Mr. Denton came to the United States about the time of the organization of the Republican party and his political affiliations are all in that direction.  Political conditions may be said to have had something to do with his coming to America.  There was something about the spirit of a monarchy, limited thought it was, that did not fit his nature; hence his expatriation.

He has never acted in a manner that would brand him as a politician, and he claims to be nothing more than a plain citizen with the welfare of his country and his community at heart.  He has served Union township as its treasurer and has amply demonstrated his peculiar fitness for the office.

Mr. Denton was married in 1854, at the age of twenty-six years, to Eliza, a daughter of George Topliss.  Their children are: Louisa, the wife of James Miller; Ellen, the wife of Aaron Long; Sarah, the wife of Miller White; Martha, who married H. C. Miller; Elizabeth, the wife of Edward F. Heeney; and William G. Denton, whose wife was Maud Miller.  Never, throughout his long and active life, has Mr.
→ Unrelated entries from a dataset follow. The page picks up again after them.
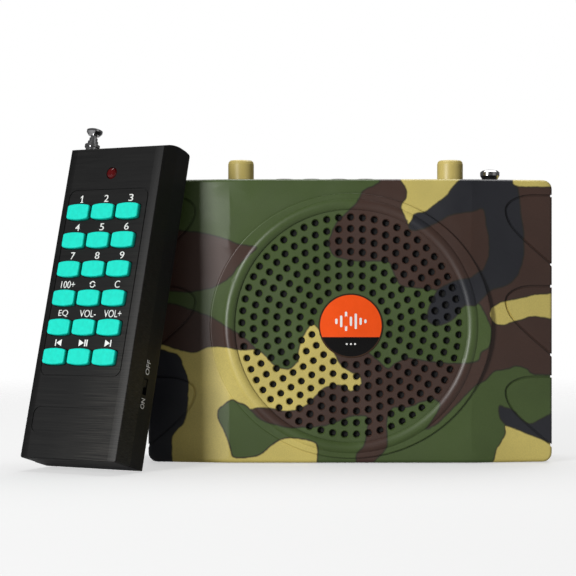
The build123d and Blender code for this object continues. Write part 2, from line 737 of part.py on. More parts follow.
# ---- Remote: shells -------------------------------------------------------------------
with BuildPart() as remote_front_shell:
    with BuildSketch(Plane.XY):
        add(remote_outline(0.0, R_SPLIT))
        make_face()
    extrude(amount=R_L + R_CROWN)
    fillet(remote_front_shell.edges().filter_by(Axis.Y).group_by(Axis.Z)[0], 0.8)
    fillet(remote_front_shell.edges().filter_by(Axis.Z).group_by(Axis.Y)[-2], 0.35)
    add(within_side(), mode=Mode.INTERSECT)
    with BuildSketch(Plane.XY.offset(R_WALL)):
        add(remote_outline(R_WALL, R_SPLIT))
        make_face()
    extrude(amount=R_L - 2 * R_WALL, mode=Mode.SUBTRACT)
    with BuildSketch(facing(R_WALL + 1)):
        key_window = key_shape(KEY_W + 2 * KEY_GAP, KEY_H + 2 * KEY_GAP, KEY_BULGE)
        with Locations(*key_places().values()):
            add(key_window)
        with Locations((LED_X, LED_Z)):
            Circle(LED_R + 0.1)
    extrude(amount=5, mode=Mode.SUBTRACT)
    # Fine frame line round the keys, and the shallow panel below them
    with BuildSketch(facing(0.35, -0.3, 63.4)):
        RectangleRounded(34.0, 68.4, 3.0)
        RectangleRounded(33.3, 67.7, 2.7, mode=Mode.SUBTRACT)
    extrude(amount=1, mode=Mode.SUBTRACT)
    with BuildSketch(facing(0.35, -0.3, 13.6)):
        RectangleRounded(33.6, 9.2, 2.6)
    extrude(amount=1, mode=Mode.SUBTRACT)
    # Way out for the antenna
    with BuildSketch(Plane.XY.offset(R_L - 3)):
        with Locations(R_ANT):
            Circle(R_ANT_RADII[0] + 0.1)
    extrude(amount=8, mode=Mode.SUBTRACT)
    add(remote_posts(R_WALL - 0.4, R_SPLIT - SLACK, 2.4).part)
    add(remote_posts(R_WALL + 1.6, R_SPLIT, 0.85).part, mode=Mode.SUBTRACT)
save(remote_front_shell, "remote_front_shell", REMOTE)

with BuildPart() as remote_rear_shell:
    with BuildSketch(Plane.XY) as rear_plan:
        with Locations((0, (R_SPLIT + R_T) / 2)):
            Rectangle(R_W, R_T - R_SPLIT)
        fillet(rear_plan.vertices().group_by(Axis.Y)[-1], 2.0)
    extrude(amount=R_L + R_CROWN)
    add(within_side(), mode=Mode.INTERSECT)
    with BuildSketch(facing(R_SPLIT, z=R_L / 2)):
        RectangleRounded(R_W - 2 * R_WALL, R_L - 2 * R_WALL, 1.0)
    extrude(amount=R_SPLIT - R_T + R_WALL, mode=Mode.SUBTRACT)
    inner_back = R_T - R_WALL
    # Corner of the back at the top end, kept thick where the outside is rounded
    with BuildSketch(Plane.YZ.offset(-R_W / 2 + R_WALL)):
        with BuildLine():
            Polyline((inner_back, R_L - 4.0), (inner_back, R_L - R_WALL),
                     (R_T - 4.0, R_L - R_WALL), close=True)
        make_face()
    extrude(amount=R_W - 2 * R_WALL)
    # Battery opening, its ledge, and the wall between cell and board
    with BuildSketch(facing(R_T, z=sum(R_DOOR_Z) / 2)):
        RectangleRounded(R_DOOR_W + 0.4, R_DOOR_Z[1] - R_DOOR_Z[0] + 0.4, 1.2)
    extrude(amount=0.9, mode=Mode.SUBTRACT)
    with BuildSketch(facing(R_T, z=sum(R_DOOR_Z) / 2)):
        Rectangle(R_DOOR_W - 1.6, R_DOOR_Z[1] - R_DOOR_Z[0] - 1.6)
    extrude(amount=4, mode=Mode.SUBTRACT)
    # Slot of the slide switch
    with BuildSketch(Plane.YZ.offset(R_W / 2 - 3)):
        with Locations((SWITCH_Y, SWITCH_Z - SWITCH_TRAVEL / 2)):
            Rectangle(2.2, 5.7)
    extrude(amount=4, mode=Mode.SUBTRACT)
    add(remote_posts(R_SPLIT + SLACK, R_T - 0.8, 2.4).part)
    add(remote_posts(R_SPLIT, R_T, 1.05).part, mode=Mode.SUBTRACT)
    add(remote_posts(R_T - 2.4, R_T + 1, 1.9).part, mode=Mode.SUBTRACT)
save(remote_rear_shell, "remote_rear_shell", REMOTE)

# ---- Remote: keys, plate, board, lamp and switch --------------------------------------
key_face = key_shape(KEY_W, KEY_H, KEY_BULGE)
for key_name, (key_x, key_z) in key_places().items():
    with BuildPart() as key:
        with BuildSketch(facing(3.0, key_x, key_z)):
            add(key_face)
        extrude(amount=3.0 + KEY_RAISE)
        fillet(key.faces().sort_by(Axis.Y)[0].edges(), 0.5)
        with BuildSketch(facing(3.7, key_x, key_z)):
            Rectangle(5.4, 7.3)
        extrude(amount=0.7)
        with BuildSketch(facing(7.2, key_x, key_z)):
            Rectangle(3.4, 3.0)
        extrude(amount=4.2)
    save(key, key_name, REMOTE)

with BuildPart() as keypad_plate:
    with BuildSketch(facing(2.8, KEY_MID_X, 62.6)):
        RectangleRounded(33.4, 61.6, 2.0)
    extrude(amount=0.8)
    with BuildSketch(facing(3.0)):
        plate_window = key_shape(KEY_W + 0.6, KEY_H + 0.6, KEY_BULGE)
        with Locations(*key_places().values()):
            add(plate_window)
    extrude(amount=2.0, mode=Mode.SUBTRACT)
save(keypad_plate, "keypad_plate", REMOTE)

with BuildPart() as remote_board:
    with BuildSketch(facing(R_BOARD_Y + R_BOARD_T)):
        with Locations((1.3, 66.5)):
            Rectangle(31.4, 67)
        with Locations((0.0, 103.5)):
            Rectangle(9, 8)
    extrude(amount=R_BOARD_T)
    with BuildSketch(facing(R_BOARD_Y + 0.2)):
        with Locations(*key_places().values()):
            Circle(1.6)
    extrude(amount=0.6)
    with BuildSketch(facing(R_BOARD_Y + R_BOARD_T)):
        with Locations((4, 82), (-6, 60)):
            Rectangle(10, 10)
    extrude(amount=-1.8)
    # Body of the slide switch, beside the side wall
    with BuildSketch(facing(SWITCH_Y + 2.0)):
        with Locations((15.0, 31.5)):
            Rectangle(3.6, 9.0)
    extrude(amount=4.0)
    # Spring clips at the ends of the cell
    with BuildSketch(facing(12.0, z=CELL[1])):
        with Locations((-CELL_L / 2 - 0.8, 0), (CELL_L / 2 + 0.8, 0)):
            Rectangle(0.8, 7.0)
    extrude(amount=6.0)
save(remote_board, "remote_board", REMOTE)

led_axis = Axis((LED_X, 0, LED_Z), (0, 1, 0))
remote_led = turned([(0, -1.0), (1.0, -0.85), (1.75, -0.3), (LED_R, 0.4), (LED_R, 3.0),
                     (LED_R + 0.5, 3.0), (LED_R + 0.5, 4.0), (1.6, 4.0), (1.6, 8.8), (0, 8.8)],
                    led_axis, Plane((LED_X, 0, LED_Z)))
save(remote_led, "remote_led", REMOTE)

with BuildPart() as remote_switch:
    with BuildSketch(Plane.YZ.offset(17.0)):
        with Locations((SWITCH_Y, SWITCH_Z)):
            Rectangle(1.6, 2.6)
    extrude(amount=R_W / 2 - 17.0 - 0.2)
    with BuildSketch(Plane.YZ.offset(17.0)):
        with Locations((SWITCH_Y, SWITCH_Z)):
            Rectangle(2.6, 4.0)
    extrude(amount=0.8)
save(remote_switch, "remote_switch", REMOTE)

# ---- Remote: battery, door, screws and antenna ----------------------------------------
with BuildPart() as remote_battery:
    with BuildSketch(Plane.YZ.offset(-CELL_L / 2)):
        with Locations(CELL):
            Circle(CELL_R)
    extrude(amount=CELL_L - 1.0)
    fillet(remote_battery.edges(), 0.5)
    with BuildSketch(Plane.YZ.offset(CELL_L / 2 - 1.0)):
        with Locations(CELL):
            Circle(2.6)
    extrude(amount=1.0)
save(remote_battery, "remote_battery", REMOTE)

with BuildPart() as remote_battery_door:
    with BuildSketch(facing(R_T, z=sum(R_DOOR_Z) / 2)):
        RectangleRounded(R_DOOR_W, R_DOOR_Z[1] - R_DOOR_Z[0], 1.0)
    extrude(amount=0.8)
    with BuildSketch(facing(R_T, z=sum(R_DOOR_Z) / 2)):
        Rectangle(R_DOOR_W - 2.2, R_DOOR_Z[1] - R_DOOR_Z[0] - 2.2)
    extrude(amount=1.6)
    with BuildSketch(facing(R_T, z=R_DOOR_Z[1] - 4.5)):
        with GridLocations(0, 1.2, 1, 3):
            Rectangle(9, 0.5)
    extrude(amount=0.4, mode=Mode.SUBTRACT)
save(remote_battery_door, "remote_battery_door", REMOTE)

with BuildPart() as remote_screws:
    with BuildSketch(facing(R_T - 2.5)):
        with Locations(*R_SCREWS):
            Circle(0.8)
    extrude(amount=11.5)
    with BuildSketch(facing(R_T - 2.4)):
        with Locations(*R_SCREWS):
            Circle(1.7)
    extrude(amount=-1.4)
save(remote_screws, "remote_screws", REMOTE)

telescope("remote_antenna", R_ANT, R_ANT_RADII, R_ANT_FOOT, R_ANT_STEPS,
          (2.9, R_ANT_CAP_TOP), (2.75, 1.0), REMOTE)
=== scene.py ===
"""Looks of the electronic game caller and its keypad remote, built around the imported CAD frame."""

import json
import math

import bmesh
import bpy
import numpy as np
from mathutils import Matrix, Vector, noise
from mathutils.geometry import delaunay_2d_cdt


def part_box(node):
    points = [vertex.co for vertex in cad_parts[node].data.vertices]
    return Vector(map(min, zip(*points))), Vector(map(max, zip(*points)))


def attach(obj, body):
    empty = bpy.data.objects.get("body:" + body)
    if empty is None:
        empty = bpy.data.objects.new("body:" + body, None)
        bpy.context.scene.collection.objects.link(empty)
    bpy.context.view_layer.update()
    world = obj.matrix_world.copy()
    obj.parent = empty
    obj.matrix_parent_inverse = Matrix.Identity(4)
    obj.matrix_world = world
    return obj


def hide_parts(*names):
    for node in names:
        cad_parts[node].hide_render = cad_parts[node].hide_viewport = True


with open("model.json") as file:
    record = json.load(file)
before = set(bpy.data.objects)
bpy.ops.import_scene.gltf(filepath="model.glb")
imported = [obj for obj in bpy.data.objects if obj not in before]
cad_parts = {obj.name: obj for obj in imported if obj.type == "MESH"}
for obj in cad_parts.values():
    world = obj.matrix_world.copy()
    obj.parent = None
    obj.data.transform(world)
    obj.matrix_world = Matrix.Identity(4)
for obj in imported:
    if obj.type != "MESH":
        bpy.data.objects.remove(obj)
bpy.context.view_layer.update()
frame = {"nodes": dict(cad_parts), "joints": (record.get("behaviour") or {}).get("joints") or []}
MM = 0.001


# ---- places, worked out from the frame --------------------------------------------------------------

def joint_axis(name):
    """The direction of a joint of the frame."""
    return Vector(next(j["axis"] for j in frame["joints"] if j["name"] == name)).normalized()


def corners(node):
    """A node's points as an array, in metres."""
    mesh = frame["nodes"][node].data
    points = np.empty(len(mesh.vertices) * 3)
    mesh.vertices.foreach_get("co", points)
    return points.reshape(-1, 3)


def middle(node):
    """The middle of a node's box."""
    low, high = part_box(node)
    return (low + high) / 2


REMOTE_IN = joint_axis("press_key_1")
REMOTE_UP = joint_axis("remote_antenna_pull_1")
REMOTE_RIGHT = REMOTE_IN.cross(REMOTE_UP).normalized()


def remote_corner():
    """The remote's own origin: mid-width, on its front face, at its foot."""
    points = np.vstack([corners("remote_front_shell"), corners("remote_rear_shell")])
    across = points @ np.array(REMOTE_RIGHT)
    depth = points @ np.array(REMOTE_IN)
    height = points @ np.array(REMOTE_UP)
    return (REMOTE_RIGHT * float(across.min() + across.max()) / 2
            + REMOTE_IN * float(depth.min())
            + REMOTE_UP * float(height.min()))


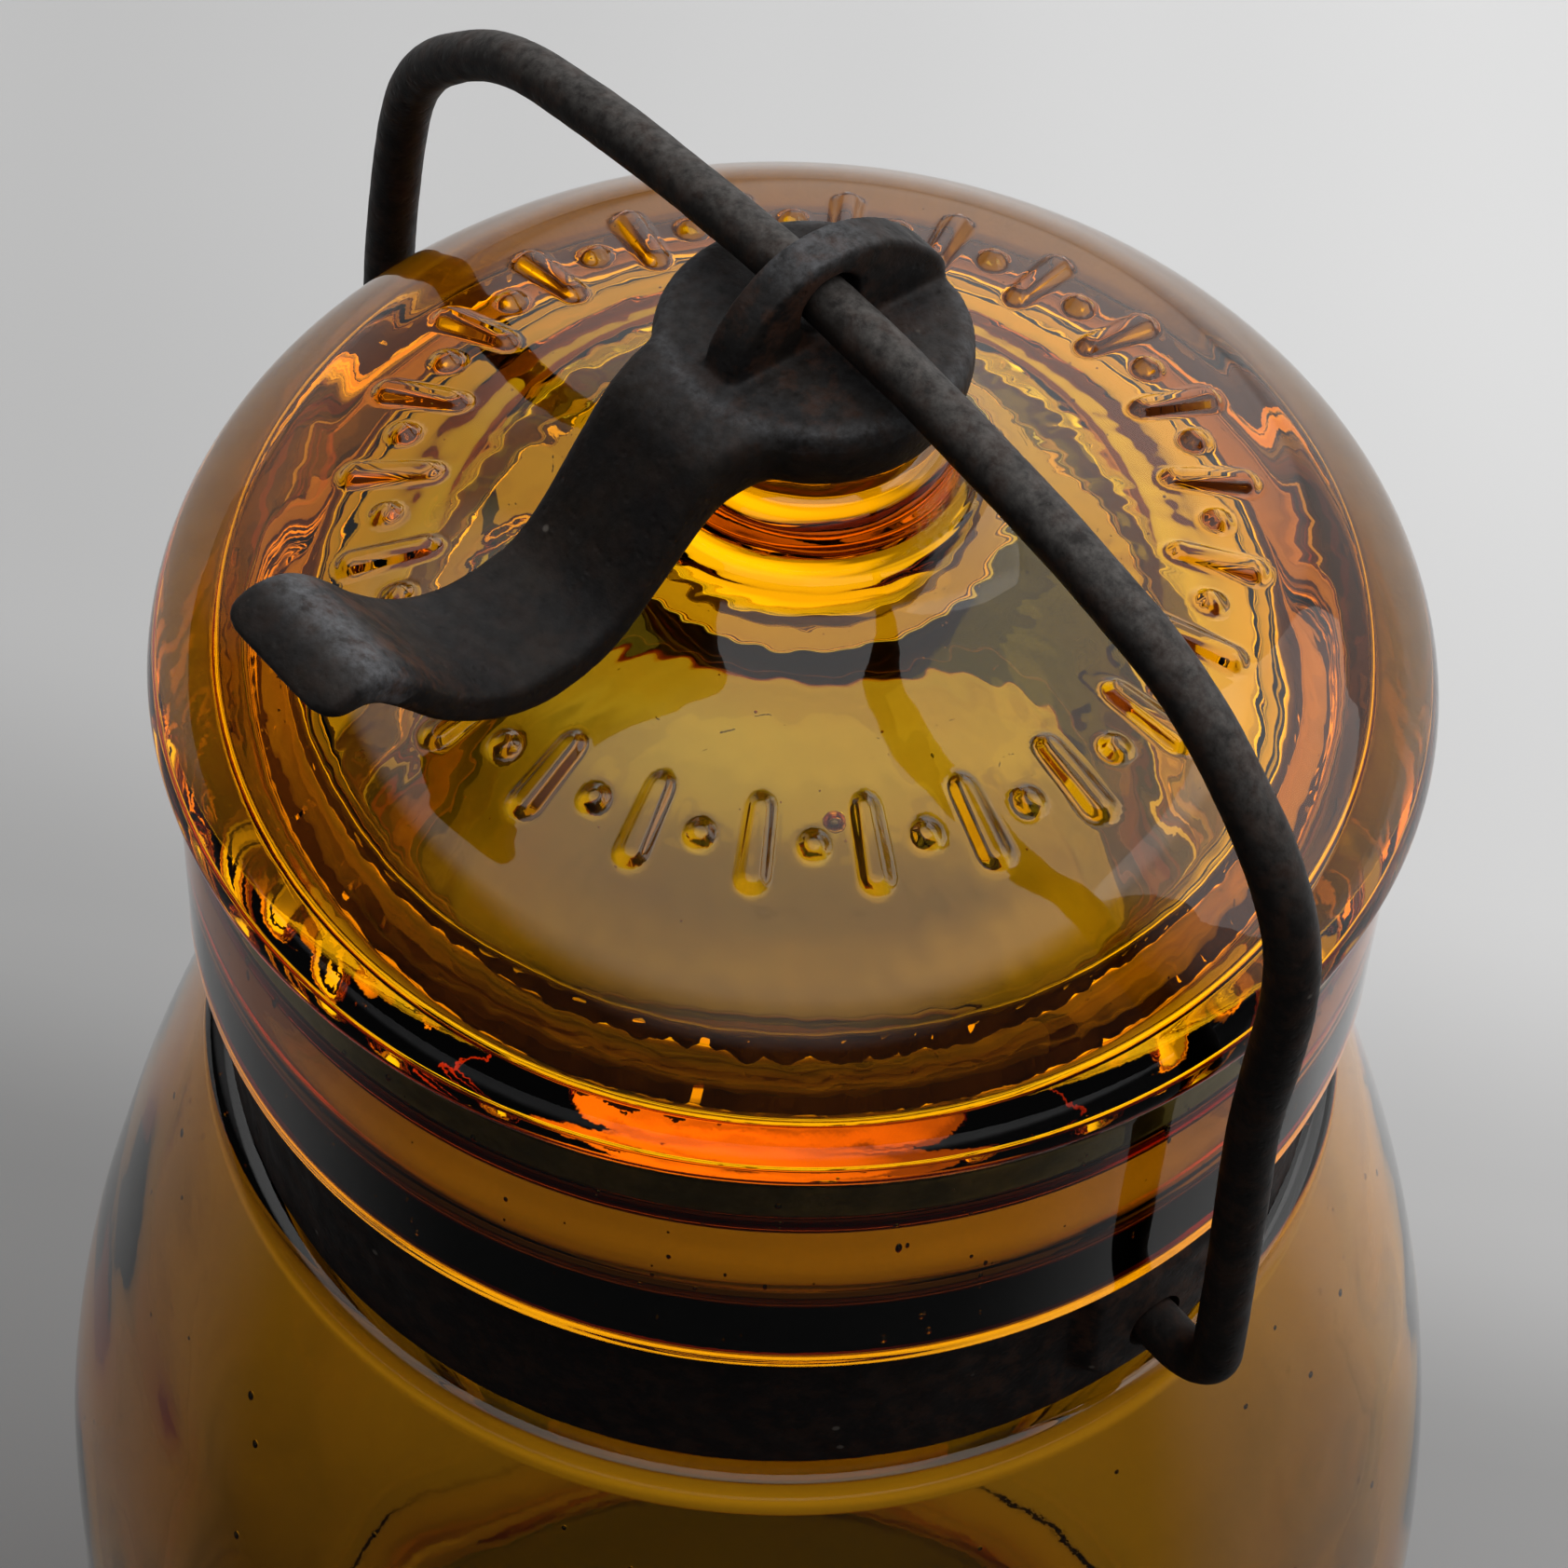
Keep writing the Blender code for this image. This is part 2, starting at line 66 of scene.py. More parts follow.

Denton been a man of impulses.

His success has always been won by methods entirely legitimate.  He has always acted on the principle that the future was before him and that in that future he had ample time to consider all things.  His habits have been temperate and his morals unimpeached.  Although not holding a membership in any religious body, his learnings are toward the old-fashioned Methodism and he has given liberally of his means to support of different churches.

His life for the past quarter of a century has been one of even tenor, without exciting events except the mild and healthful excitement incident to achieving gratifying success and winning the plaudits of the business world and the confidence and good will of his fellow citizens. 

For some time he has shown an inclination toward retirement from active affairs, but an estate of four hundred acres, with other interests requiring personal oversight, make his services yet indispensable, and it will never be said that he has retired.